Going the other way—trying to put a Cat 2 implement on a Cat 1 tractor—is much harder and usually not recommended. Even if you swap the pins out, the implement is likely too heavy for your tractor to lift. Even if the hydraulics can lift it, the front end of your tractor might get light and start pointing at the sky, which is a great way to flip a tractor over.

Buying the right implements

When you're shopping for gear, manufacturers will almost always label their products by category. If you're looking at a category 1 vs category 2 3 point hitch and trying to decide which tractor to buy, think about the used market in your area.

In many places, Category 1 implements are everywhere. They're easy to find at tractor supply stores, and they're relatively affordable. Category 2 stuff is often found at farm auctions and is built much heavier. It's more expensive, but it's designed to last a lifetime of daily use. If you're just maintaining a long gravel driveway, a Cat 1 tractor and blade are plenty. If you're clearing land or pulling a multi-bottom plow through tough sod, you'll want the beefiness of a Cat 2 setup.

Making the final call

At the end of the day, the category 1 vs category 2 3 point hitch debate is really about matching the tool to the task. If you're an acreage owner who needs a versatile machine for gardening and snow removal, Category 1 is the industry standard for a reason. It's easy to hook up, the implements are manageable, and it fits the scale of the work.

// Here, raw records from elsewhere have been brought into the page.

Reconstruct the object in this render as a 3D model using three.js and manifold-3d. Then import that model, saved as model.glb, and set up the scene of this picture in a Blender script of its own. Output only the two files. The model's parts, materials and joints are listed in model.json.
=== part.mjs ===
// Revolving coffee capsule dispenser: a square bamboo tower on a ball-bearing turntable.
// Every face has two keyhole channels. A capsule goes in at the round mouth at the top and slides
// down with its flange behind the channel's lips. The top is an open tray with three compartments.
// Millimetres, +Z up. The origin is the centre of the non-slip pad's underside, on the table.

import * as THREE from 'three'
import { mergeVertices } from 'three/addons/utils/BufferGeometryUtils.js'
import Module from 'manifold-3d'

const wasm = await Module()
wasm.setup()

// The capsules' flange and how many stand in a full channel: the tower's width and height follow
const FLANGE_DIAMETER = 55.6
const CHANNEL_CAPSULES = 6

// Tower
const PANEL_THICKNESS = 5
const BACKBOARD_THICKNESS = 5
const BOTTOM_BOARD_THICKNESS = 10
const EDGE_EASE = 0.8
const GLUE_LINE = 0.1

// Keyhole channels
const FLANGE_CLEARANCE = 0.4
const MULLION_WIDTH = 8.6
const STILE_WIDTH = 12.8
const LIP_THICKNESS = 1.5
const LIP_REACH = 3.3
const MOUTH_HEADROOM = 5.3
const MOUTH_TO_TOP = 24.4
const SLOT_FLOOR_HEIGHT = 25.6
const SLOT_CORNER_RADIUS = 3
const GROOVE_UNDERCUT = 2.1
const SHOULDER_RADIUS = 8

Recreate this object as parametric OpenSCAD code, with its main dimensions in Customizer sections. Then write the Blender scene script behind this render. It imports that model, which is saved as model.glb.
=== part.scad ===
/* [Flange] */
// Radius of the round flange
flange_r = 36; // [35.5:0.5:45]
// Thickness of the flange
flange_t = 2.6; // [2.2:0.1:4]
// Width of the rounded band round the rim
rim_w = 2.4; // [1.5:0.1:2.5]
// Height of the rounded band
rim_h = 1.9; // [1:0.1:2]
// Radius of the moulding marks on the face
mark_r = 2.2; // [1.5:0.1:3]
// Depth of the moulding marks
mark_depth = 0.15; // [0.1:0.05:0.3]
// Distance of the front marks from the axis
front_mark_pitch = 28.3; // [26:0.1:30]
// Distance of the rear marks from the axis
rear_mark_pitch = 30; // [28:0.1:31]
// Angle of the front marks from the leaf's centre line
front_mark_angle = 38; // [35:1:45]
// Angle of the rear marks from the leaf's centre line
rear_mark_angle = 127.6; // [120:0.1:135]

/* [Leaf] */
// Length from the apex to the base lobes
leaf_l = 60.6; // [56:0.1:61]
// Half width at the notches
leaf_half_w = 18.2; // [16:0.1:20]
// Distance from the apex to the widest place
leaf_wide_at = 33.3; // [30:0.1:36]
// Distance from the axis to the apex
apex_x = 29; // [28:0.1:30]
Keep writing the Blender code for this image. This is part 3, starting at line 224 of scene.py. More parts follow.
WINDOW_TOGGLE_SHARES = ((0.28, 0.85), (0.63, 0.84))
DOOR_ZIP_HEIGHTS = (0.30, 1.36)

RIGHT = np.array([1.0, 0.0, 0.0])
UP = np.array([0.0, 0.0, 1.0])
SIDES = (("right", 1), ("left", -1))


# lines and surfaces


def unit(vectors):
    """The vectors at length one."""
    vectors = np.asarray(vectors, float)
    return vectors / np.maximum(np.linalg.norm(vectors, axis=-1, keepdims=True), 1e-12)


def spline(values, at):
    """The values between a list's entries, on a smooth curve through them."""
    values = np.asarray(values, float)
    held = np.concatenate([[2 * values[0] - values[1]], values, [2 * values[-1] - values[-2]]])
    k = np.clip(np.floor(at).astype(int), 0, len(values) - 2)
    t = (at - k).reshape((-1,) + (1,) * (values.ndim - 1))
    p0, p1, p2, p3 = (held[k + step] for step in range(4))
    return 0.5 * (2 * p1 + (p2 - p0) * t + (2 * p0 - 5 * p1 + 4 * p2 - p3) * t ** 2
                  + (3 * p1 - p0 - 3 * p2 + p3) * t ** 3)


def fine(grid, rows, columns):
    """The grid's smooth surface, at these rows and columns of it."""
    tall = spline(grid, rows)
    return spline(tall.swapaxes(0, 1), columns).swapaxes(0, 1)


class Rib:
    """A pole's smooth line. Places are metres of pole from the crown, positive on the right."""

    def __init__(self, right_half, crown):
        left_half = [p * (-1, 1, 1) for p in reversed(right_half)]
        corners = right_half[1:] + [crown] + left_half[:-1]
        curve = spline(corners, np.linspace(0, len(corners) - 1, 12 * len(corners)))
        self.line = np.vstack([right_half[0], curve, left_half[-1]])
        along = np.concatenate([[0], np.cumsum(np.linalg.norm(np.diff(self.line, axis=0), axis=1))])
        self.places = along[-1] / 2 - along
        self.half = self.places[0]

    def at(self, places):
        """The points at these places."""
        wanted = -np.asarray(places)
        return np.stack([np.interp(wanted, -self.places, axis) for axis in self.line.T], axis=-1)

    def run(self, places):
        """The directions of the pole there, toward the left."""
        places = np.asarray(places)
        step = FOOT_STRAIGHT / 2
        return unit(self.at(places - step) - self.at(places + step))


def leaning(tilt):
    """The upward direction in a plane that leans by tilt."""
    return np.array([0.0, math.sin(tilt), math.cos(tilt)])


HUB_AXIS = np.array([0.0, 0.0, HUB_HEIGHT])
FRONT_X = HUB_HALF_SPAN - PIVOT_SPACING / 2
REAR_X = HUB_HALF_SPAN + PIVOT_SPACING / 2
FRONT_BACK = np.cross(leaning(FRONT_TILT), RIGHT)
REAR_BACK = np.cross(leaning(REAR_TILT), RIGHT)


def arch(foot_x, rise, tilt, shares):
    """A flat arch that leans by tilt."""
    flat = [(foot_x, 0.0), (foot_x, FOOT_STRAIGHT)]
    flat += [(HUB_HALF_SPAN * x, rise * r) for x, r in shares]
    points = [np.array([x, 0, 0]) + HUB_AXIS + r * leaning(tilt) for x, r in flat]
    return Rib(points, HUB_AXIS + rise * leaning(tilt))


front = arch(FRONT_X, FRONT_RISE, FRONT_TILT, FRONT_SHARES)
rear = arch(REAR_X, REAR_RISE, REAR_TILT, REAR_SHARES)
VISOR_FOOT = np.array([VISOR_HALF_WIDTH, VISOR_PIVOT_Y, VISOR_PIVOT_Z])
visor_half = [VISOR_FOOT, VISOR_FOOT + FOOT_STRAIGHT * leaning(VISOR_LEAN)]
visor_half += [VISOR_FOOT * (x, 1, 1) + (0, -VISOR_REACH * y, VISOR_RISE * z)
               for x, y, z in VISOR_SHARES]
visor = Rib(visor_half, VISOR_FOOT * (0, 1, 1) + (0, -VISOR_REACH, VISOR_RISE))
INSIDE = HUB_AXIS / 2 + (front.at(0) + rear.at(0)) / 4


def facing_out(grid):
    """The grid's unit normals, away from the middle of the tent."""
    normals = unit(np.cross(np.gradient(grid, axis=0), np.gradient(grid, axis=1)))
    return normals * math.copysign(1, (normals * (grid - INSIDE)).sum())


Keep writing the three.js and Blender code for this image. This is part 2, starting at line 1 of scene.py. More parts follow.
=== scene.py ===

But if you're stepping up to larger-scale farming, haying, or heavy construction, Category 2 is where the "real" work gets done. The components are built to handle the stress of high-torque engines and heavy soil. Before you sign the papers on a new tractor or pull the trigger on a used implement, grab a tape measure or a set of calipers. Making sure those pins and spacings match up will save you a lot of frustration (and a lot of trips back to the hardware store for bushings) down the road. Just remember: it's always better to have a hitch that's slightly overkill for your needs than one that snaps in the middle of a field when you're three miles away from the barn.